Inspections, Compliance, Enforcement, and Criminal Investigations
Hebron International, Inc. 27-Sep-06
Department of Health and Human Services
Public Health Service
Atlanta District Office
September 27, 2006
VIA FEDERAL EXPRESS
Hebron International, Inc.
5285 Buford Highway
Atlanta, GA 30340
Dear Mr. Lee:
During an investigation of your firm located in Atlanta, Georgia on May 5-12, 2005, investigators from the united States Food and Drug Administration (FDA) determined that your firm distributes piano (non-corrective or zero-powered) tinted contact lenses. This investigation determined that your firm distributes a variety of. piano lens products under several brand names such as [redacted], and [redacted]. These lenses were manufactured by [redacted] in [redacted]. FDA has determined that these lenses are being sold to retail establishments such as flea markets, gas stations, beauty shops, clothing stores, and beauty supply stores without requiring any evidence of proper fitting or other eye care professional involvement.
As you may be aware, Public Law 109-96 was enacted into law on November 9, 2005, deeming all contact lenses to be devices under section 201(h) of a United States law, the Federal Food, Drug, and Cosmetic Act (the Act) [21 U.S.C. 321(h)]. The Act requires that manufacturers of medical devices that are not exempt obtain marketing approval or clearance for their products from the FDA before they may offer them for sale. This helps protect the public health by ensuring that newly introduced devices are safe and effective or substantially equivalent to other devices already legally marketed in this country for which approval is not required.
The lenses distributed by your firm have been cleared by FDA for prescription use only. Therefore, because these devices are being sold without the order of a licensed practitioner, they are misbranded under section 502tf)(1) of the Act, 21 U.S.C. § 352(f)(1) in that their labeling fails to bear adequate directions for use as required by 21 C.F.R. § 801.5 and the devices do not meet the requirements for an exemption from section 502(f)(1) under 21 C.F.R. § 801.109 and 801.110.
You should take prompt action to correct the violations addressed in this letter. Failure to promptly correct these violations may result in regulatory action being initiated by the Food and Drug Administration without further notice. These actions include, but are not limited to, seizure, injunction, and/or civil money penalties. Also, federal agencies are advised of the issuance of all Warning Letters about devices so that they may take this information into account when considering the award of contracts.

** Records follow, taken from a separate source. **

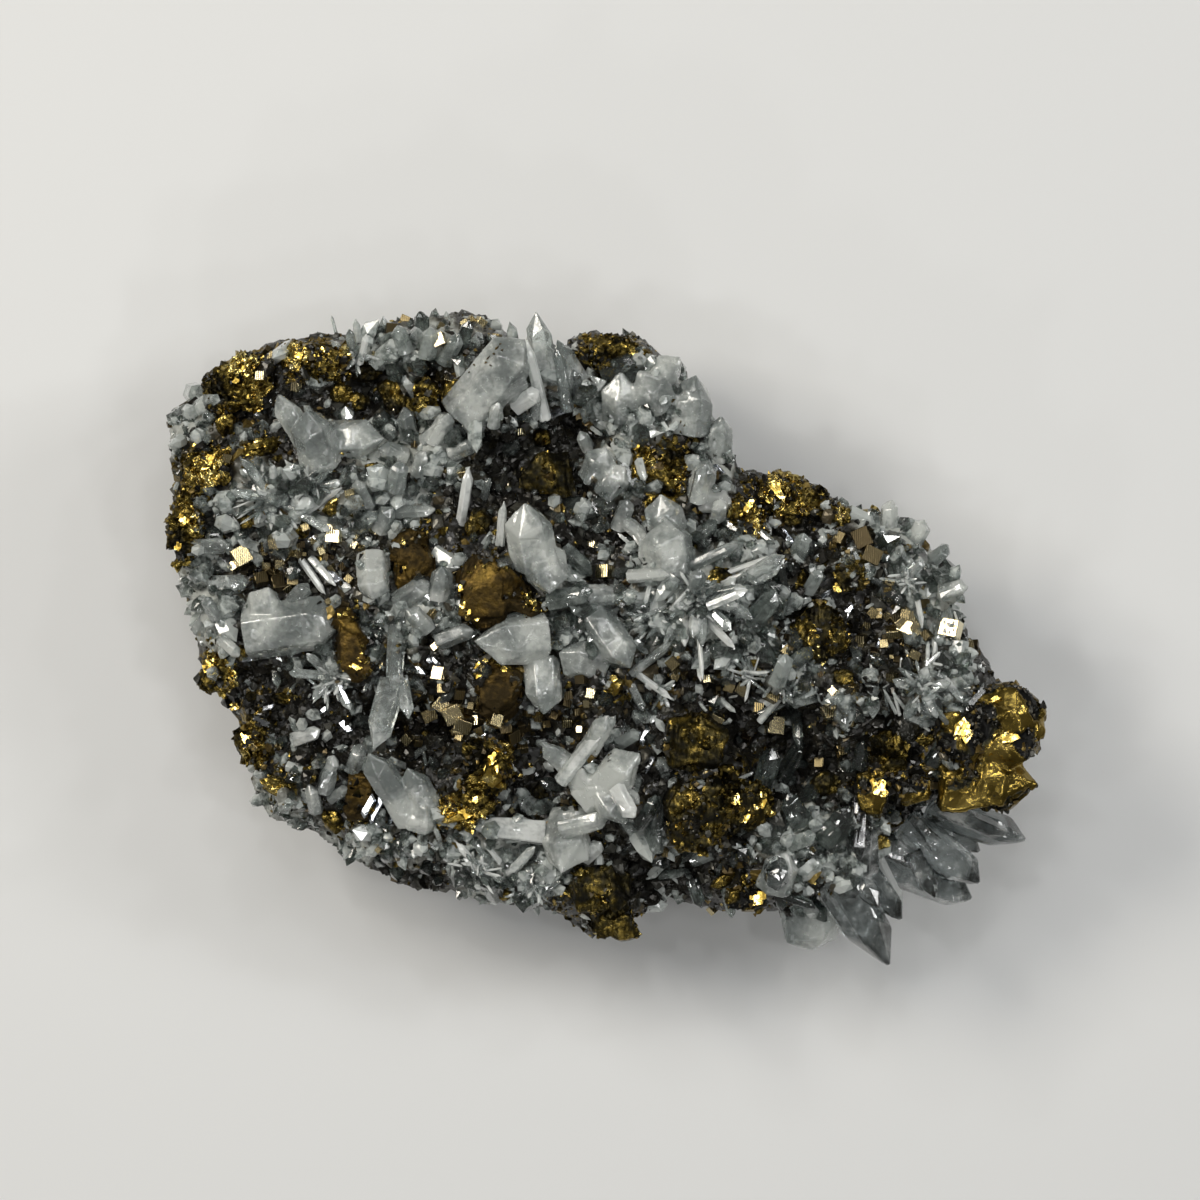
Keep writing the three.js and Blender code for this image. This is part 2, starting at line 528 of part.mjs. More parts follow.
const LARGE_PIECES = [
  ...Object.values(QUARTZ).flat().flatMap(({ at, heading, rise, length, width }) =>
    [0.1, 0.5, 0.9].map((along) => ({
      x: at[0] + along * length * Math.cos(heading * DEGREE) * Math.cos(rise * DEGREE),
      y: at[1] + along * length * Math.sin(heading * DEGREE) * Math.cos(rise * DEGREE),
      radius: width / 2,
    })),
  ),
  ...[CHALCOPYRITE, QUARTZ_LUMPS].flatMap((layout) => Object.values(layout).flat()).map(({ at, size }) => ({
    x: at[0], y: at[1], radius: Math.max(size[0], size[1]),
  })),
  ...Object.values(PYRITE).flat().map(({ at, size }) => ({ x: at[0], y: at[1], radius: size })),
];

const nearLargePiece = (x, y) =>
  LARGE_PIECES.some((piece) => Math.hypot(x - piece.x, y - piece.y) < piece.radius + GRAIN_CLEAR);

function rockGrains() {
  const random = seeded(41);
  const between = ([low, high]) => low + (high - low) * random();
  const grains = [];
  while (grains.length < GRAIN_COUNT) {
    const angle = 2 * Math.PI * random();
    const share = 0.97 * Math.sqrt(random());
    const reach = share * outlineRadius(angle);
    const at = [reach * Math.cos(angle), reach * Math.sin(angle)];
    if (nearLargePiece(...at)) continue;
    const width = between(GRAIN_WIDTH);
    const heading = angle / DEGREE + (random() - 0.5) * 140;
    const rise = between([30, 80]) - 30 * share ** 4;
    const isQuartz = random() < 0.62;
    const quartz = { at, heading, rise, length: width * between([1.3, 1.9]), width: 0.8 * width };
    const chunk = { at, size: [0.62 * width, 0.5 * width, 0.6 * width], corners: 7, yaw: heading };
    const seed = Math.floor(random() * 1000);
    grains.push(isQuartz ? quartzPrism(quartz) : hullChunk({ ...chunk, seed, lift: 0.35 }));
  }
  return joined(grains);
}

// ---- Putting the specimen together ----------------------------------------------------------------

const minerals = [
  { finish: FINISHES.quartz, layout: QUARTZ, make: quartzPrism },
  { finish: FINISHES.quartz, layout: QUARTZ_LUMPS, make: hullChunk },
  { finish: FINISHES.pyrite, layout: PYRITE, make: pyriteCube },
  { finish: FINISHES.chalcopyrite, layout: CHALCOPYRITE, make: hullChunk },
];

const pieces = [];
const sockets = [];
let taken = rockBody(SEAT_GAP);
for (const { finish: material, layout, make } of minerals) {
  for (const [name, crystals] of Object.entries(layout)) {
    const intergrowth = (grow) => joined(crystals.map((crystal) => make(crystal, grow)));
    const seated = largest(intergrowth(0).subtract(taken));
    pieces.push({ name, solid: seated, finish: material, crystals });
    sockets.push(intergrowth(SEAT_GAP));
    taken = taken.add(sockets.at(-1));
  }
}
const brokenRock = rockBody().subtract(brokenPieces());
const rock = largest(brokenRock.add(rockGrains().subtract(joined(sockets))));
pieces.push({ name: 'rock', solid: rock, finish: FINISHES.rock, crystals: [{ at: [0, 0] }] });

const specimen = new THREE.Group();
for (const { name, solid, finish: material, crystals } of pieces) {
  const seat = new THREE.Vector3(...crystals[0].at, name === 'rock' ? 0 : bedHeight(...crystals[0].at));
  const geometry = toGeometry(solid).translate(-seat.x, -seat.y, -seat.z);
  const mesh = new THREE.Mesh(geometry, material.clone());
  mesh.name = name;
  mesh.position.copy(seat);
  specimen.add(mesh);
}

const box = new THREE.Box3().setFromObject(specimen);
const middle = box.getCenter(new THREE.Vector3());
specimen.position.set(-middle.x, -middle.y, -box.min.z);

const whole = new THREE.Group();
whole.add(specimen);

export default whole;
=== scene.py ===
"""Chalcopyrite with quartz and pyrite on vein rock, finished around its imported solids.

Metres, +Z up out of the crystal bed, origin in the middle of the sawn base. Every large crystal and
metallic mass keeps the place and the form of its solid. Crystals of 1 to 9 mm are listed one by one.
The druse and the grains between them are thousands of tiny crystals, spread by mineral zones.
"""

import json
import math

import bmesh
import bpy
import numpy as np
from mathutils import Matrix, Quaternion, Vector, noise
from mathutils.bvhtree import BVHTree

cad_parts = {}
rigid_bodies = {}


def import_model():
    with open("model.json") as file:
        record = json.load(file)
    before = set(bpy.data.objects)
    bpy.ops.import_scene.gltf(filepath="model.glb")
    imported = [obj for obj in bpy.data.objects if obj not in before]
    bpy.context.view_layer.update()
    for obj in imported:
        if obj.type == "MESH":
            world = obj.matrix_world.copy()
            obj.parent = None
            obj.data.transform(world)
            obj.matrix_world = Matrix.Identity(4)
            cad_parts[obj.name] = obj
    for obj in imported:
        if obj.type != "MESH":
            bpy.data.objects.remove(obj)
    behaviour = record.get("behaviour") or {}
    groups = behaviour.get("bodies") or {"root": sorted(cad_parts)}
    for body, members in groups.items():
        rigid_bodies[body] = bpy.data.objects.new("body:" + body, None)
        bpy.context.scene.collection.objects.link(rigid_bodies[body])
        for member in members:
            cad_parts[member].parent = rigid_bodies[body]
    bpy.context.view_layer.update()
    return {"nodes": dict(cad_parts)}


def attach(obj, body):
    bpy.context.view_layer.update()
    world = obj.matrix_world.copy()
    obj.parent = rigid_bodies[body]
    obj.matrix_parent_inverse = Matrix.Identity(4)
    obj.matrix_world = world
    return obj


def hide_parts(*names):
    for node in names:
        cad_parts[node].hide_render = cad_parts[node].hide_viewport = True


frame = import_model()

MM = 0.001
NODES = frame["nodes"]


def nodes_of(mineral):
    """The names of a mineral's solids."""
    return sorted(name for name in NODES if name.split("_")[0] == mineral)


# ---- Camera --------------------------------------------------------------------------------------

BED_MIDDLE = Vector((-0.84, -0.1, 0)) * MM  # the crystals are laid out about this point
VIEW_CENTRE = BED_MIDDLE + Vector((0, 5, 27)) * MM
VIEW_WIDTH = 150 * MM  # what the view spans at the level of the crystal bed
CAMERA_HEIGHT = 0.9  # above the bed
SENSOR = 36.0

lens_data = bpy.data.cameras.new("lens")
lens_data.sensor_width = SENSOR
lens_data.lens = SENSOR * CAMERA_HEIGHT / VIEW_WIDTH
lens_data.clip_start = 0.01
camera = bpy.data.objects.new("camera", lens_data)
camera.location = VIEW_CENTRE + Vector((0, 0, CAMERA_HEIGHT))
bpy.context.scene.collection.objects.link(camera)
bpy.context.scene.camera = camera


# ---- Floor and studio light ----------------------------------------------------------------------


def linear(colour):
    """An sRGB hex colour as the linear values that shaders take."""
    channels = [int(colour[i : i + 2], 16) / 255 for i in (1, 3, 5)]
    return (*(c / 12.92 if c < 0.04045 else ((c + 0.055) / 1.055) ** 2.4 for c in channels), 1.0)


def fill(tree, node, sockets):
    """Gives each named or numbered socket a value or another node's output."""
    for key, value in sockets.items():
        if isinstance(value, bpy.types.NodeSocket):
            tree.links.new(value, node.inputs[key])
        else:
            node.inputs[key].default_value = value


def add(tree, kind, sockets=None, out=0, stops=(), **settings):
    """Adds a node with its settings, its sockets' values or links and, for a colour ramp, its stops:
    pairs of a place and an sRGB hex colour. Gives one of its outputs."""
    node = tree.nodes.new(kind)
    for name, value in settings.items():
        setattr(node, name, value)
    fill(tree, node, sockets or {})
    if stops:
        elements = node.color_ramp.elements
        while len(elements) < len(stops):
            elements.new(0.5)
        for element, (place, colour) in zip(elements, stops):
            element.position = place
            element.color = linear(colour)
    return node.outputs[out]


def new_material(name):
    """A material with one Principled shader, and its tree."""
    material = bpy.data.materials.new(name)
    material.use_nodes = True
    return material, material.node_tree


def finished(material, sockets, height=None):
    """Fills the shader's sockets, and shades the surface by a height in millimetres."""
    tree = material.node_tree
    if height is not None:
        sockets["Normal"] = add(tree, "ShaderNodeBump", {"Height": height, "Strength": 1.0, "Distance": MM})
    fill(tree, tree.nodes["Principled BSDF"], sockets)
    return material


FLOOR_HALF_WIDTH = 1.5  # metres


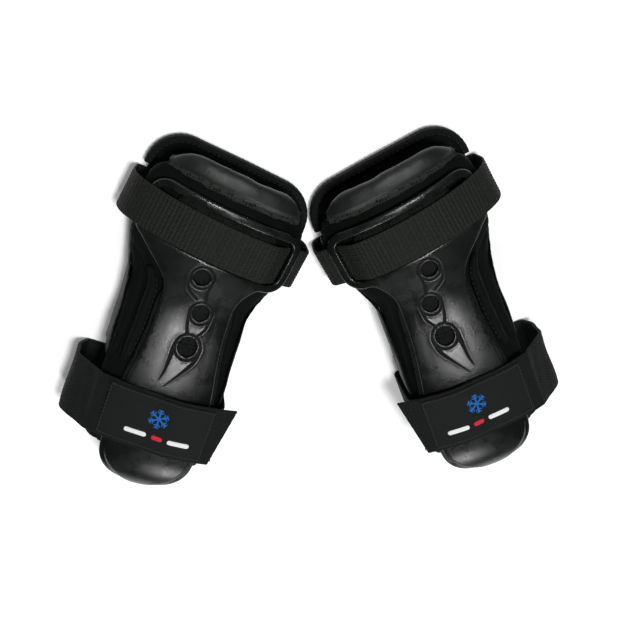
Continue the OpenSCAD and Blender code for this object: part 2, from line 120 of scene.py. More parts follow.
@dataclass(frozen=True)
class Sizes:
    """Driving sizes of one guard in millimetres, the same as the solid model's."""

    plate_len: float = 186.0
    palm_w: float = 60.0
    waist_w: float = 44.0
    frame_w: float = 100.0
    bar_w: float = 5.0
    slant: float = math.radians(8.0)
    plate_t: float = 2.8
    palm_h: float = 58.0
    wrist_h: float = 48.0
    cuff_h: float = 50.0
    nose_len: float = 24.0
    nose_drop: float = 18.0
    vent_d: float = 10.0
    vent_pitch: float = 21.5
    sleeve_over: float = 21.0
    cuff_w: float = 104.0
    hand_w: float = 77.0
    set_over: float = 4.0
    foam_t: float = 4.5
    skin_t: float = 1.0
    liner_t: float = 4.0
    bead_d: float = 7.0
    web_w: float = 25.0
    web_t: float = 1.6
    band_w: float = 38.0
    hook_t: float = 0.9
    tab_t: float = 1.4
    thumb_gap: float = 12.0
    axis_deep: float = 40.0
    seat: float = 0.3
    tape_t: float = 1.2
    cuff_corner: float = 22.0
    bend_from: float = 62.0
    bend_to: float = 125.0
    band_y: float = 49.0

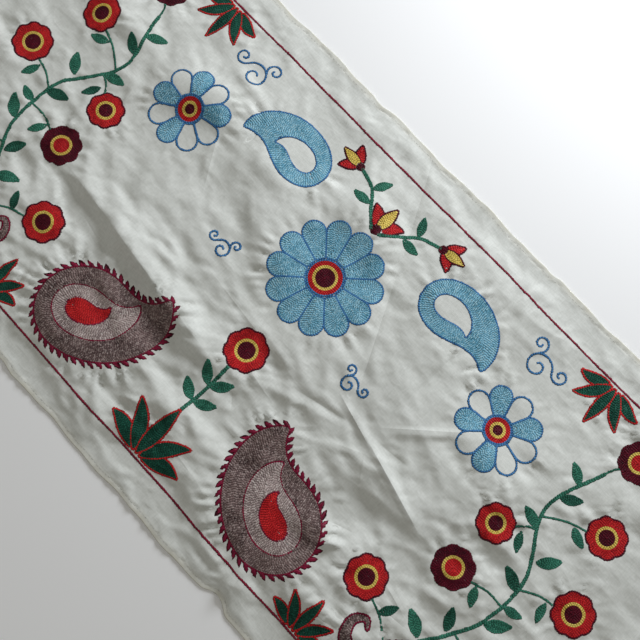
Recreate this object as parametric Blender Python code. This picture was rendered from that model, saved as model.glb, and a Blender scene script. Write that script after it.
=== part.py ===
"""Suzani runner: one cotton panel with a turned hem, lying on a flat surface in its storage folds.

Metres, +Z up. The origin is at the centre of the base, +X runs along the length of the runner and
+Y across it. The underside is exactly flat wherever the cloth touches the surface.
"""
from collections import namedtuple
import math

import bpy
import numpy as np
from mathutils import Vector
from mathutils.geometry import delaunay_2d_cdt

# Driving dimensions
LENGTH = 1.450
WIDTH = 0.480
CLOTH_THICKNESS = 0.0015
HEM_THICKNESS = 0.0023
HEM_WIDTH = 0.008
HEM_SLOPE = 0.0016          # run over which the hem's extra thickness falls to the single cloth

# How far the sewn edge wanders in from the straight cut, and how long its waves are
EDGE_WAVES = ((0.0010, 0.118), (0.0005, 0.047))

# Small recesses where a fold draws the edge in. Side is the cloth's own side, at is the place along it.
Notch = namedtuple("Notch", "side at depth reach")
NOTCHES = (
    Notch("low", 0.160, 0.0070, 0.020),
    Notch("high", 0.158, 0.0022, 0.012),
    Notch("low", -0.160, 0.0025, 0.016),
    Notch("high", -0.098, 0.0015, 0.014),
    Notch("high", -0.463, 0.0025, 0.014),
    Notch("low", 0.466, 0.0030, 0.016),
)

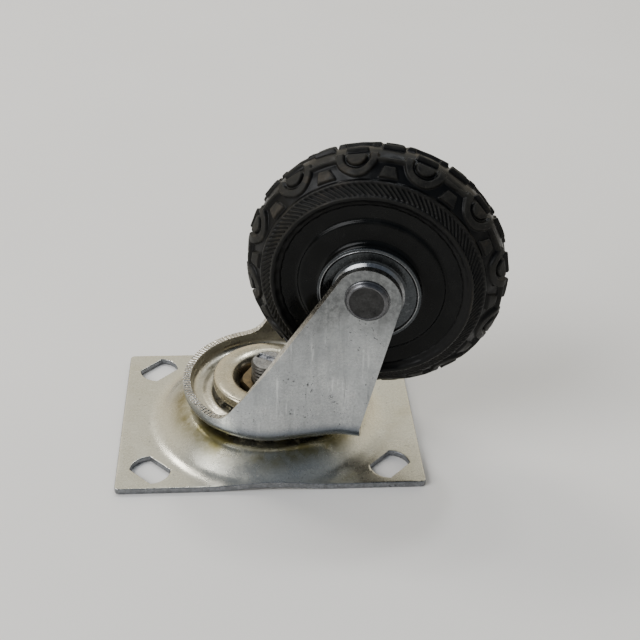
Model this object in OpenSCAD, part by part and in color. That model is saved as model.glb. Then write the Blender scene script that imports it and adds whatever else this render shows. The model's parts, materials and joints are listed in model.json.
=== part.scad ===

Please notify this office in writing within fifteen (15) working days from the date you receive this letter of the specific steps you have taken to correct the noted violations, including an explanation of how you plan to prevent these violations, or similar violations, from occurring again. Include documentation of the corrective action you have taken. If your planned corrections will occur over time, please include a timetable for implementation of those corrections. If corrective action cannot be completed within 15 working days, state the reason for the delay and the time within which the corrections will be completed.
Your response should be sent to Philip S. Campbell, Compliance Officer, at the address noted in the letterhead. You may contact Mr. Campbell at (404) 253-1280 if you wish to set up a meeting at the district office to further discuss these issues.
Finally, you should know that this letter is not intended to be an all-inclusive list of the violations at your facility. It is your responsibility to ensure compliance with applicable laws and regulations administered by FDA. You should investigate and determine the causes of the violations, and take prompt actions to correct the violations and to bring your products into compliance.